Work required:
Everything from the line containing "along = shift(number, stride_along)" through the line containing "bpy.data.objects.remove(obj)" should be repeated exactly, and nothing else from the data.

Available data:
* * * * *
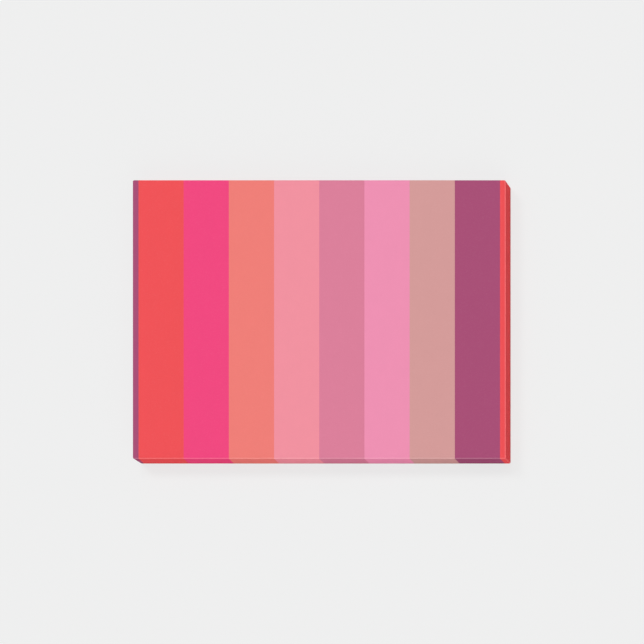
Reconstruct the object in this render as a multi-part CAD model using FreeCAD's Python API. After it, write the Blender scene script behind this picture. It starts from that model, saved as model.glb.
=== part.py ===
# Sticky note pad: a block of printed notes, gummed along one long edge, on a backing sheet.
# Millimetres, +Z up. The origin is the middle of the underside. +X runs along the long side,
# and +Y points at the gummed edge, where the notes hold together.

import FreeCAD, Part
import os

# Driving dimensions
note_length = 102.0  # the long, gummed side of one note
note_width = 76.2  # from the gummed edge to the free edge
note_thickness = 0.1  # one note with its share of gum
note_count = 50
backing_thickness = 0.2  # the stiffer sheet under the last note

# The notes are knocked square by hand after cutting, so each one but the top note lies a little
# off the pad's middle. Its shift along each side is a whole number of small steps, either way.
shift_step = 0.02
most_steps = 5
shift_choices = 2 * most_steps + 1
stride_along = 1
stride_across = 3


def sheet(thickness, bottom, along=0.0, across=0.0):
    """One sheet of the pad's size, shifted from the middle, with its underside at a height."""
    corner = FreeCAD.Vector(along - note_length / 2, across - note_width / 2, bottom)
    return Part.makeBox(note_length, note_width, thickness, corner)


def shift(number, stride):
    """How far a note lies off the middle. Cubes modulo the choices take them in an uneven order."""
    choice = (stride * number**3 + most_steps) % shift_choices
    return shift_step * (choice - most_steps)


def note_sheets():
    """The notes as one block, with the edge of each note as its own layer, from the top note down."""
    top = backing_thickness + note_count * note_thickness
    notes = []
    for number in range(note_count):
        bottom = top - (number + 1) * note_thickness
        along = shift(number, stride_along)
        across = shift(number, stride_across)
        notes.append(sheet(note_thickness, bottom, along, across))
    return notes[0].multiFuse(notes[1:]).Solids[0]


def backing_sheet():
    """The plain sheet that the last note is stuck to, lying on the table."""
    return sheet(backing_thickness, 0.0)


pieces = {
    "note_sheets": note_sheets(),
    "backing_sheet": backing_sheet(),
}

os.makedirs("parts", exist_ok=True)
for name, solid in pieces.items():
    solid.exportStep("parts/" + name + ".step")
    box = solid.BoundBox
    print(name, "faces", len(solid.Faces), "valid", solid.isValid(), "volume", round(solid.Volume, 3))
    print("  x", box.XMin, box.XMax, "y", box.YMin, box.YMax, "z", box.ZMin, box.ZMax)
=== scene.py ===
"""A sticky note pad: striped notes gummed into a block, on a backing sheet, on a pale studio floor."""

import math
import random

import bmesh
import bpy
from bpy.props import FloatProperty, FloatVectorProperty, PointerProperty
from bpy.types import Operator, Panel, PropertyGroup
from mathutils import Matrix, Vector


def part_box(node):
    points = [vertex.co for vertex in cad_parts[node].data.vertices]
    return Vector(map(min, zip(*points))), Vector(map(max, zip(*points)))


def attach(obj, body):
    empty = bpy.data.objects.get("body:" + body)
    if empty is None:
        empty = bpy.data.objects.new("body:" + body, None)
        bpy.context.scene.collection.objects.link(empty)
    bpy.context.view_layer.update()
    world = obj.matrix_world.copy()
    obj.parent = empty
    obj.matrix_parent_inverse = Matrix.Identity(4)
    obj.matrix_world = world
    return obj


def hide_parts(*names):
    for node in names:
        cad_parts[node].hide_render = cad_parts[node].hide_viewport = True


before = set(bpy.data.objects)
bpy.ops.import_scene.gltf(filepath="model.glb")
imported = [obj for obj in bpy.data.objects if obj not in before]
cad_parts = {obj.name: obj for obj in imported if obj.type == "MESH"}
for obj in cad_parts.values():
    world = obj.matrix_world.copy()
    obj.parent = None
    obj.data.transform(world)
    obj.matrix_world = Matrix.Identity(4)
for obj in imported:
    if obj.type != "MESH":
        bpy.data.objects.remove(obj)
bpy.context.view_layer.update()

bl_info = {
    "name": "Sticky note pad",
    "version": (1, 0, 0),
    "blender": (4, 5, 0),
    "location": "3D View > Sidebar > Note pad",
    "description": "Makes a pad of striped sticky notes and the studio floor that it lies on",
    "category": "Object",
}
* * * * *
Correct answer:
        along = shift(number, stride_along)
        across = shift(number, stride_across)
        notes.append(sheet(note_thickness, bottom, along, across))
    return notes[0].multiFuse(notes[1:]).Solids[0]


def backing_sheet():
    """The plain sheet that the last note is stuck to, lying on the table."""
    return sheet(backing_thickness, 0.0)


pieces = {
    "note_sheets": note_sheets(),
    "backing_sheet": backing_sheet(),
}

os.makedirs("parts", exist_ok=True)
for name, solid in pieces.items():
    solid.exportStep("parts/" + name + ".step")
    box = solid.BoundBox
    print(name, "faces", len(solid.Faces), "valid", solid.isValid(), "volume", round(solid.Volume, 3))
    print("  x", box.XMin, box.XMax, "y", box.YMin, box.YMax, "z", box.ZMin, box.ZMax)
=== scene.py ===
"""A sticky note pad: striped notes gummed into a block, on a backing sheet, on a pale studio floor."""

import math
import random

import bmesh
import bpy
from bpy.props import FloatProperty, FloatVectorProperty, PointerProperty
from bpy.types import Operator, Panel, PropertyGroup
from mathutils import Matrix, Vector


def part_box(node):
    points = [vertex.co for vertex in cad_parts[node].data.vertices]
    return Vector(map(min, zip(*points))), Vector(map(max, zip(*points)))


def attach(obj, body):
    empty = bpy.data.objects.get("body:" + body)
    if empty is None:
        empty = bpy.data.objects.new("body:" + body, None)
        bpy.context.scene.collection.objects.link(empty)
    bpy.context.view_layer.update()
    world = obj.matrix_world.copy()
    obj.parent = empty
    obj.matrix_parent_inverse = Matrix.Identity(4)
    obj.matrix_world = world
    return obj


def hide_parts(*names):
    for node in names:
        cad_parts[node].hide_render = cad_parts[node].hide_viewport = True


before = set(bpy.data.objects)
bpy.ops.import_scene.gltf(filepath="model.glb")
imported = [obj for obj in bpy.data.objects if obj not in before]
cad_parts = {obj.name: obj for obj in imported if obj.type == "MESH"}
for obj in cad_parts.values():
    world = obj.matrix_world.copy()
    obj.parent = None
    obj.data.transform(world)
    obj.matrix_world = Matrix.Identity(4)
for obj in imported:
    if obj.type != "MESH":
        bpy.data.objects.remove(obj)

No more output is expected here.